DATASET CONTENT:
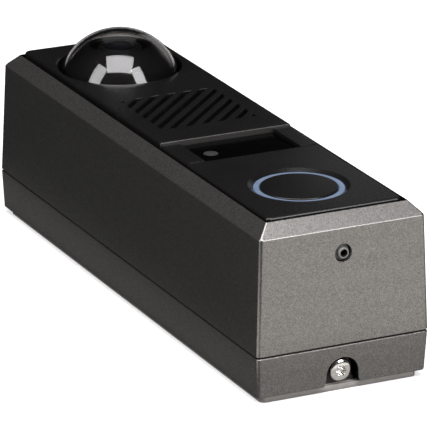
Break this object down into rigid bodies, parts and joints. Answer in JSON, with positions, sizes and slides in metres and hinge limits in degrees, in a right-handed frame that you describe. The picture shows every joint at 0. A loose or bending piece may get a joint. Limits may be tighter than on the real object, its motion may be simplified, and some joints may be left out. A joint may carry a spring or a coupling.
{
  "type": "door intercom panel",
  "caption": "Slim upright video door station for a wall: camera dome, speaker grille, sensor window, ring-lit call button, painted housing on a wall bracket.",
  "frame": {"origin": "centre of the wall bracket's back face, which lies on the wall", "axes": "+Z out of the wall towards the visitor, +Y up the panel towards the camera dome, +X across the panel"},
  "size_m": [0.06, 0.2, 0.0717],
  "materials": {
    "housing_paint": "satin metallic grey powder coat, fine speckle",
    "bracket_steel": "plain zinc-plated sheet",
    "screw_steel": "bright stainless",
    "black_cover": "satin black with a fine grain",
    "button_cap": "satin black",
    "dark_window": "gloss, nearly opaque",
    "sensor_lens": "gloss grey",
    "dome_plastic": "clear, lightly smoked polycarbonate",
    "lens_glass": "coated",
    "light_ring": "translucent, lit pale blue",
    "silicone": "matte",
    "inner_plastic": "matte moulded",
    "circuit_board": "green solder mask",
    "sensor_chip": "gloss",
    "paper_cone": "treated paper",
    "magnet": "plated",
    "connector_metal": "bright tinned shell",
    "terminal_green": "moulded"
  },
  "bodies": {
    "panel": {"board_standoff_1": "screw_steel", "board_standoff_2": "screw_steel", "board_standoff_3": "screw_steel", "board_standoff_4": "screw_steel", "button_board": "circuit_board", "button_carrier": "inner_plastic", "button_panel": "black_cover", "button_spring": "screw_steel", "cable_grommet": "silicone", "camera_board": "circuit_board", "camera_bracket": "inner_plastic", "camera_shroud": "inner_plastic", "dome_cover": "dome_plastic", "dome_retaining_ring": "inner_plastic", "dome_seal": "silicone", "front_housing": "housing_paint", "front_lens": "lens_glass", "housing_gasket": "silicone", "housing_screw_1": "screw_steel", "housing_screw_2": "screw_steel", "housing_screw_3": "screw_steel", "housing_screw_4": "screw_steel", "image_sensor": "sensor_chip", "inner_frame": "inner_plastic", "led_board": "circuit_board", "lens_barrel": "inner_plastic", "light_ring": "light_ring", "locking_screw": "screw_steel", "main_board": "circuit_board", "mic_capsule": "connector_metal", "mic_grommet": "silicone", "network_jack": "connector_metal", "panel_screw_1": "screw_steel", "panel_screw_2": "screw_steel", "panel_screw_3": "screw_steel", "panel_screw_4": "screw_steel", "panel_screw_5": "screw_steel", "panel_screw_6": "screw_steel", "panel_screw_7": "screw_steel", "panel_screw_8": "screw_steel", "rear_housing": "housing_paint", "sensor_board": "circuit_board", "sensor_lens": "sensor_lens", "sensor_window": "dark_window", "speaker_basket": "inner_plastic", "speaker_cone": "paper_cone", "speaker_magnet": "magnet", "speaker_mesh": "screw_steel", "tact_switch": "inner_plastic", "terminal_block": "terminal_green", "upper_cover": "black_cover", "wall_bracket": "bracket_steel", "window_bezel": "black_cover"},
    "button": {"call_button": "button_cap"}
  },
  "joints": [
    {"name": "call_button_press", "type": "slide", "parent": "panel", "child": "button", "axis": [0, 0, -1], "range_m": [0, 0.0008], "stiffness_N_per_m": 1500, "springref_m": -0.0004, "deforming": ["button_spring"]}
  ]
}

REQUIRED WORK: Reproduce the data, keeping every line exactly the same.

EXERCISE SOLUTION:
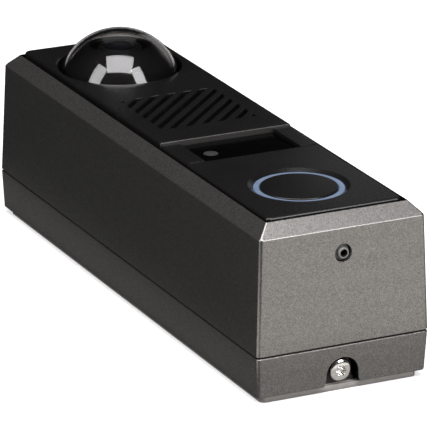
Break this object down into rigid bodies, parts and joints. Answer in JSON, with positions, sizes and slides in metres and hinge limits in degrees, in a right-handed frame that you describe. The picture shows every joint at 0. A loose or bending piece may get a joint. Limits may be tighter than on the real object, its motion may be simplified, and some joints may be left out. A joint may carry a spring or a coupling.
{
  "type": "door intercom panel",
  "caption": "Slim upright video door station for a wall: camera dome, speaker grille, sensor window, ring-lit call button, painted housing on a wall bracket.",
  "frame": {"origin": "centre of the wall bracket's back face, which lies on the wall", "axes": "+Z out of the wall towards the visitor, +Y up the panel towards the camera dome, +X across the panel"},
  "size_m": [0.06, 0.2, 0.0717],
  "materials": {
    "housing_paint": "satin metallic grey powder coat, fine speckle",
    "bracket_steel": "plain zinc-plated sheet",
    "screw_steel": "bright stainless",
    "black_cover": "satin black with a fine grain",
    "button_cap": "satin black",
    "dark_window": "gloss, nearly opaque",
    "sensor_lens": "gloss grey",
    "dome_plastic": "clear, lightly smoked polycarbonate",
    "lens_glass": "coated",
    "light_ring": "translucent, lit pale blue",
    "silicone": "matte",
    "inner_plastic": "matte moulded",
    "circuit_board": "green solder mask",
    "sensor_chip": "gloss",
    "paper_cone": "treated paper",
    "magnet": "plated",
    "connector_metal": "bright tinned shell",
    "terminal_green": "moulded"
  },
  "bodies": {
    "panel": {"board_standoff_1": "screw_steel", "board_standoff_2": "screw_steel", "board_standoff_3": "screw_steel", "board_standoff_4": "screw_steel", "button_board": "circuit_board", "button_carrier": "inner_plastic", "button_panel": "black_cover", "button_spring": "screw_steel", "cable_grommet": "silicone", "camera_board": "circuit_board", "camera_bracket": "inner_plastic", "camera_shroud": "inner_plastic", "dome_cover": "dome_plastic", "dome_retaining_ring": "inner_plastic", "dome_seal": "silicone", "front_housing": "housing_paint", "front_lens": "lens_glass", "housing_gasket": "silicone", "housing_screw_1": "screw_steel", "housing_screw_2": "screw_steel", "housing_screw_3": "screw_steel", "housing_screw_4": "screw_steel", "image_sensor": "sensor_chip", "inner_frame": "inner_plastic", "led_board": "circuit_board", "lens_barrel": "inner_plastic", "light_ring": "light_ring", "locking_screw": "screw_steel", "main_board": "circuit_board", "mic_capsule": "connector_metal", "mic_grommet": "silicone", "network_jack": "connector_metal", "panel_screw_1": "screw_steel", "panel_screw_2": "screw_steel", "panel_screw_3": "screw_steel", "panel_screw_4": "screw_steel", "panel_screw_5": "screw_steel", "panel_screw_6": "screw_steel", "panel_screw_7": "screw_steel", "panel_screw_8": "screw_steel", "rear_housing": "housing_paint", "sensor_board": "circuit_board", "sensor_lens": "sensor_lens", "sensor_window": "dark_window", "speaker_basket": "inner_plastic", "speaker_cone": "paper_cone", "speaker_magnet": "magnet", "speaker_mesh": "screw_steel", "tact_switch": "inner_plastic", "terminal_block": "terminal_green", "upper_cover": "black_cover", "wall_bracket": "bracket_steel", "window_bezel": "black_cover"},
    "button": {"call_button": "button_cap"}
  },
  "joints": [
    {"name": "call_button_press", "type": "slide", "parent": "panel", "child": "button", "axis": [0, 0, -1], "range_m": [0, 0.0008], "stiffness_N_per_m": 1500, "springref_m": -0.0004, "deforming": ["button_spring"]}
  ]
}